◆ **Short problem**:
Please print all of the material below, word for word.

[Data records]
========

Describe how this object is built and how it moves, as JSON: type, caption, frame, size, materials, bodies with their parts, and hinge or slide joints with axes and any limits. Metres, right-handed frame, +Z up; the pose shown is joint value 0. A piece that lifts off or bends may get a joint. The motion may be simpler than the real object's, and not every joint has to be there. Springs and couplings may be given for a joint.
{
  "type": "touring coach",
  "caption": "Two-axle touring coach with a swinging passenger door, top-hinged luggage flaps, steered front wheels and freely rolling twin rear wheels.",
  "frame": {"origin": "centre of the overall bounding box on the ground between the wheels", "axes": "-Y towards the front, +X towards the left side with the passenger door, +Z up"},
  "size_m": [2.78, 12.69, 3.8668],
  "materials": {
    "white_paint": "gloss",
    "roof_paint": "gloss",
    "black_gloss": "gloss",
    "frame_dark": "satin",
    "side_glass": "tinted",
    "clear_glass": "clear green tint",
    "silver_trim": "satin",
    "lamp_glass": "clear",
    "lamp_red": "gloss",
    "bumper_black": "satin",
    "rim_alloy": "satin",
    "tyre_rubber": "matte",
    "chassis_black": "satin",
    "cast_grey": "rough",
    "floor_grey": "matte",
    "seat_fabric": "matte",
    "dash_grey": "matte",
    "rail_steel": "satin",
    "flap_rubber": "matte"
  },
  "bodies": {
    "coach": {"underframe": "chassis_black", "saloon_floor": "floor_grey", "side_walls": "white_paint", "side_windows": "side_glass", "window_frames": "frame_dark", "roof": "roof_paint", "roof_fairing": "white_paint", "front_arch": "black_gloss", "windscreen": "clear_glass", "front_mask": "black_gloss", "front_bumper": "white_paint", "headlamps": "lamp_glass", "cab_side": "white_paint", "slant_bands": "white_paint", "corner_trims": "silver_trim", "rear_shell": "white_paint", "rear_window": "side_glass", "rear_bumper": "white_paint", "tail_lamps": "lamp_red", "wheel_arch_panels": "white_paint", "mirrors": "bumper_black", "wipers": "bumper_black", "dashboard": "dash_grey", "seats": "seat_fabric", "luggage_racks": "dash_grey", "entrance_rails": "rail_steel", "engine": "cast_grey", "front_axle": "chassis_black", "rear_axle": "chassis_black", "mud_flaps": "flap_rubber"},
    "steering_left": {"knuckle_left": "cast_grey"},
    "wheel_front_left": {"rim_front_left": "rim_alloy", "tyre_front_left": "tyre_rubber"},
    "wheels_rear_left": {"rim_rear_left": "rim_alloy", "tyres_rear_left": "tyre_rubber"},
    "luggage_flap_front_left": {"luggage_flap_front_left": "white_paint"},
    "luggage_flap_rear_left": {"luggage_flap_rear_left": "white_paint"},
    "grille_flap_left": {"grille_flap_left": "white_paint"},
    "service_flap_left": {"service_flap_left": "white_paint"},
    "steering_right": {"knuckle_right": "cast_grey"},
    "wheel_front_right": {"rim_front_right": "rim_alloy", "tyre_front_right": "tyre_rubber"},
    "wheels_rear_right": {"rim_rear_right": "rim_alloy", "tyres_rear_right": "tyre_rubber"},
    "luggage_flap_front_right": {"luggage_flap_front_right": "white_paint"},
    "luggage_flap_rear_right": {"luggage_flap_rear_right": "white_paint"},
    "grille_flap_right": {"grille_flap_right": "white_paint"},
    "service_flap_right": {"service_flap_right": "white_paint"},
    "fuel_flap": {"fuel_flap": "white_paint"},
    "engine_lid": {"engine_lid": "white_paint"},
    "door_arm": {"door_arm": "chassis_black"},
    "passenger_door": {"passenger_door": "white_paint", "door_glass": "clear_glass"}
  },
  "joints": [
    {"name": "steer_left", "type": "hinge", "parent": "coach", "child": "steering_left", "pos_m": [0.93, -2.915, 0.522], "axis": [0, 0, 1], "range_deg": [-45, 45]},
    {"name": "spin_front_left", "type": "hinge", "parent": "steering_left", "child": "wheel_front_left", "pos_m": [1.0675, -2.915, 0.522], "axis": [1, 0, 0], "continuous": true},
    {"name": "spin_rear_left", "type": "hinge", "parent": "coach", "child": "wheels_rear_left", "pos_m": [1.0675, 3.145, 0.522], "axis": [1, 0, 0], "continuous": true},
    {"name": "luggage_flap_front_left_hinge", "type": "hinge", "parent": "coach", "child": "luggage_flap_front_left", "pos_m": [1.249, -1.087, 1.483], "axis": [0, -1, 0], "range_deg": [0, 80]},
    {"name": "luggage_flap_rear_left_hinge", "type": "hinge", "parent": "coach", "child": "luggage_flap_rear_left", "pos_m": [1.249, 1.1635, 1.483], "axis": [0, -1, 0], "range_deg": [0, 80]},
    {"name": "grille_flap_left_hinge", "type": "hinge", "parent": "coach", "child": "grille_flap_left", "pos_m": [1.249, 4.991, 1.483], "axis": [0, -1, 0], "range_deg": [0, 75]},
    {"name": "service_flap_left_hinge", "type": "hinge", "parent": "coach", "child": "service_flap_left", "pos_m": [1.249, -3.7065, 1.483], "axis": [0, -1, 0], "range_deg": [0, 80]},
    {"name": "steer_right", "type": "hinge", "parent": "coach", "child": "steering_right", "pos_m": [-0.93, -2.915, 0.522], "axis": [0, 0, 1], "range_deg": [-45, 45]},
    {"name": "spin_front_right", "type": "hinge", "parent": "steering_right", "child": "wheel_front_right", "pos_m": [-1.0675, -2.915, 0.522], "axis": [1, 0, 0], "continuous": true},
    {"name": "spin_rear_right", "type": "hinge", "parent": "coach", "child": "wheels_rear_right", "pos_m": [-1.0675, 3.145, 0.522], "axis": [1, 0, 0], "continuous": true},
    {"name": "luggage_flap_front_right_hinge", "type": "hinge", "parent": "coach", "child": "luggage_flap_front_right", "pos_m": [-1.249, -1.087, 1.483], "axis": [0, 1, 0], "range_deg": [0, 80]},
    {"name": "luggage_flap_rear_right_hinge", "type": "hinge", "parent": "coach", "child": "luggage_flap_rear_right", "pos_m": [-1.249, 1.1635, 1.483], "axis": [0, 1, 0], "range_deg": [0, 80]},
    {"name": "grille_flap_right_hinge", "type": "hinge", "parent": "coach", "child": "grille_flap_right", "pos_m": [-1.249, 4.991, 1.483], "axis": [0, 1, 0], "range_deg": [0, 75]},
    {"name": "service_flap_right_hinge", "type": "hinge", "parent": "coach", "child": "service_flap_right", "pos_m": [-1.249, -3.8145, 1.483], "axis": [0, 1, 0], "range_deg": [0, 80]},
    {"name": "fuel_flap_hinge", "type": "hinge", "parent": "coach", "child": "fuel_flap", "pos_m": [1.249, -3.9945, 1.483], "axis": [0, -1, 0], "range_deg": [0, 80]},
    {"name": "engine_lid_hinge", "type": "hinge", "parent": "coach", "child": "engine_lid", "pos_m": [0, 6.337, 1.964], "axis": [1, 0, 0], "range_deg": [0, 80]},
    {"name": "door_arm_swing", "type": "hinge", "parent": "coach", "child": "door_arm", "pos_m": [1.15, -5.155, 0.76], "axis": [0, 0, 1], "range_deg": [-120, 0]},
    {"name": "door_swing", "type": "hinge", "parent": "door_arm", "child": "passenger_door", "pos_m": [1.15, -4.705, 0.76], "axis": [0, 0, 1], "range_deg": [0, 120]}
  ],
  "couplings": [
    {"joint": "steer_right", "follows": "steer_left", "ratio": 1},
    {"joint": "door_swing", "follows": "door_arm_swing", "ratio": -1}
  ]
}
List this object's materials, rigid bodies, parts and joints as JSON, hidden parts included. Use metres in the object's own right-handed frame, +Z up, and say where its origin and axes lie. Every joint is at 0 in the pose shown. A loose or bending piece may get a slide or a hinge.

========

◆ **Response to the task**:
Describe how this object is built and how it moves, as JSON: type, caption, frame, size, materials, bodies with their parts, and hinge or slide joints with axes and any limits. Metres, right-handed frame, +Z up; the pose shown is joint value 0. A piece that lifts off or bends may get a joint. The motion may be simpler than the real object's, and not every joint has to be there. Springs and couplings may be given for a joint.
{
  "type": "touring coach",
  "caption": "Two-axle touring coach with a swinging passenger door, top-hinged luggage flaps, steered front wheels and freely rolling twin rear wheels.",
  "frame": {"origin": "centre of the overall bounding box on the ground between the wheels", "axes": "-Y towards the front, +X towards the left side with the passenger door, +Z up"},
  "size_m": [2.78, 12.69, 3.8668],
  "materials": {
    "white_paint": "gloss",
    "roof_paint": "gloss",
    "black_gloss": "gloss",
    "frame_dark": "satin",
    "side_glass": "tinted",
    "clear_glass": "clear green tint",
    "silver_trim": "satin",
    "lamp_glass": "clear",
    "lamp_red": "gloss",
    "bumper_black": "satin",
    "rim_alloy": "satin",
    "tyre_rubber": "matte",
    "chassis_black": "satin",
    "cast_grey": "rough",
    "floor_grey": "matte",
    "seat_fabric": "matte",
    "dash_grey": "matte",
    "rail_steel": "satin",
    "flap_rubber": "matte"
  },
  "bodies": {
    "coach": {"underframe": "chassis_black", "saloon_floor": "floor_grey", "side_walls": "white_paint", "side_windows": "side_glass", "window_frames": "frame_dark", "roof": "roof_paint", "roof_fairing": "white_paint", "front_arch": "black_gloss", "windscreen": "clear_glass", "front_mask": "black_gloss", "front_bumper": "white_paint", "headlamps": "lamp_glass", "cab_side": "white_paint", "slant_bands": "white_paint", "corner_trims": "silver_trim", "rear_shell": "white_paint", "rear_window": "side_glass", "rear_bumper": "white_paint", "tail_lamps": "lamp_red", "wheel_arch_panels": "white_paint", "mirrors": "bumper_black", "wipers": "bumper_black", "dashboard": "dash_grey", "seats": "seat_fabric", "luggage_racks": "dash_grey", "entrance_rails": "rail_steel", "engine": "cast_grey", "front_axle": "chassis_black", "rear_axle": "chassis_black", "mud_flaps": "flap_rubber"},
    "steering_left": {"knuckle_left": "cast_grey"},
    "wheel_front_left": {"rim_front_left": "rim_alloy", "tyre_front_left": "tyre_rubber"},
    "wheels_rear_left": {"rim_rear_left": "rim_alloy", "tyres_rear_left": "tyre_rubber"},
    "luggage_flap_front_left": {"luggage_flap_front_left": "white_paint"},
    "luggage_flap_rear_left": {"luggage_flap_rear_left": "white_paint"},
    "grille_flap_left": {"grille_flap_left": "white_paint"},
    "service_flap_left": {"service_flap_left": "white_paint"},
    "steering_right": {"knuckle_right": "cast_grey"},
    "wheel_front_right": {"rim_front_right": "rim_alloy", "tyre_front_right": "tyre_rubber"},
    "wheels_rear_right": {"rim_rear_right": "rim_alloy", "tyres_rear_right": "tyre_rubber"},
    "luggage_flap_front_right": {"luggage_flap_front_right": "white_paint"},
    "luggage_flap_rear_right": {"luggage_flap_rear_right": "white_paint"},
    "grille_flap_right": {"grille_flap_right": "white_paint"},
    "service_flap_right": {"service_flap_right": "white_paint"},
    "fuel_flap": {"fuel_flap": "white_paint"},
    "engine_lid": {"engine_lid": "white_paint"},
    "door_arm": {"door_arm": "chassis_black"},
    "passenger_door": {"passenger_door": "white_paint", "door_glass": "clear_glass"}
  },
  "joints": [
    {"name": "steer_left", "type": "hinge", "parent": "coach", "child": "steering_left", "pos_m": [0.93, -2.915, 0.522], "axis": [0, 0, 1], "range_deg": [-45, 45]},
    {"name": "spin_front_left", "type": "hinge", "parent": "steering_left", "child": "wheel_front_left", "pos_m": [1.0675, -2.915, 0.522], "axis": [1, 0, 0], "continuous": true},
    {"name": "spin_rear_left", "type": "hinge", "parent": "coach", "child": "wheels_rear_left", "pos_m": [1.0675, 3.145, 0.522], "axis": [1, 0, 0], "continuous": true},
    {"name": "luggage_flap_front_left_hinge", "type": "hinge", "parent": "coach", "child": "luggage_flap_front_left", "pos_m": [1.249, -1.087, 1.483], "axis": [0, -1, 0], "range_deg": [0, 80]},
    {"name": "luggage_flap_rear_left_hinge", "type": "hinge", "parent": "coach", "child": "luggage_flap_rear_left", "pos_m": [1.249, 1.1635, 1.483], "axis": [0, -1, 0], "range_deg": [0, 80]},
    {"name": "grille_flap_left_hinge", "type": "hinge", "parent": "coach", "child": "grille_flap_left", "pos_m": [1.249, 4.991, 1.483], "axis": [0, -1, 0], "range_deg": [0, 75]},
    {"name": "service_flap_left_hinge", "type": "hinge", "parent": "coach", "child": "service_flap_left", "pos_m": [1.249, -3.7065, 1.483], "axis": [0, -1, 0], "range_deg": [0, 80]},
    {"name": "steer_right", "type": "hinge", "parent": "coach", "child": "steering_right", "pos_m": [-0.93, -2.915, 0.522], "axis": [0, 0, 1], "range_deg": [-45, 45]},
    {"name": "spin_front_right", "type": "hinge", "parent": "steering_right", "child": "wheel_front_right", "pos_m": [-1.0675, -2.915, 0.522], "axis": [1, 0, 0], "continuous": true},
    {"name": "spin_rear_right", "type": "hinge", "parent": "coach", "child": "wheels_rear_right", "pos_m": [-1.0675, 3.145, 0.522], "axis": [1, 0, 0], "continuous": true},
    {"name": "luggage_flap_front_right_hinge", "type": "hinge", "parent": "coach", "child": "luggage_flap_front_right", "pos_m": [-1.249, -1.087, 1.483], "axis": [0, 1, 0], "range_deg": [0, 80]},
    {"name": "luggage_flap_rear_right_hinge", "type": "hinge", "parent": "coach", "child": "luggage_flap_rear_right", "pos_m": [-1.249, 1.1635, 1.483], "axis": [0, 1, 0], "range_deg": [0, 80]},
    {"name": "grille_flap_right_hinge", "type": "hinge", "parent": "coach", "child": "grille_flap_right", "pos_m": [-1.249, 4.991, 1.483], "axis": [0, 1, 0], "range_deg": [0, 75]},
    {"name": "service_flap_right_hinge", "type": "hinge", "parent": "coach", "child": "service_flap_right", "pos_m": [-1.249, -3.8145, 1.483], "axis": [0, 1, 0], "range_deg": [0, 80]},
    {"name": "fuel_flap_hinge", "type": "hinge", "parent": "coach", "child": "fuel_flap", "pos_m": [1.249, -3.9945, 1.483], "axis": [0, -1, 0], "range_deg": [0, 80]},
    {"name": "engine_lid_hinge", "type": "hinge", "parent": "coach", "child": "engine_lid", "pos_m": [0, 6.337, 1.964], "axis": [1, 0, 0], "range_deg": [0, 80]},
    {"name": "door_arm_swing", "type": "hinge", "parent": "coach", "child": "door_arm", "pos_m": [1.15, -5.155, 0.76], "axis": [0, 0, 1], "range_deg": [-120, 0]},
    {"name": "door_swing", "type": "hinge", "parent": "door_arm", "child": "passenger_door", "pos_m": [1.15, -4.705, 0.76], "axis": [0, 0, 1], "range_deg": [0, 120]}
  ],
  "couplings": [
    {"joint": "steer_right", "follows": "steer_left", "ratio": 1},
    {"joint": "door_swing", "follows": "door_arm_swing", "ratio": -1}
  ]
}
List this object's materials, rigid bodies, parts and joints as JSON, hidden parts included. Use metres in the object's own right-handed frame, +Z up, and say where its origin and axes lie. Every joint is at 0 in the pose shown. A loose or bending piece may get a slide or a hinge.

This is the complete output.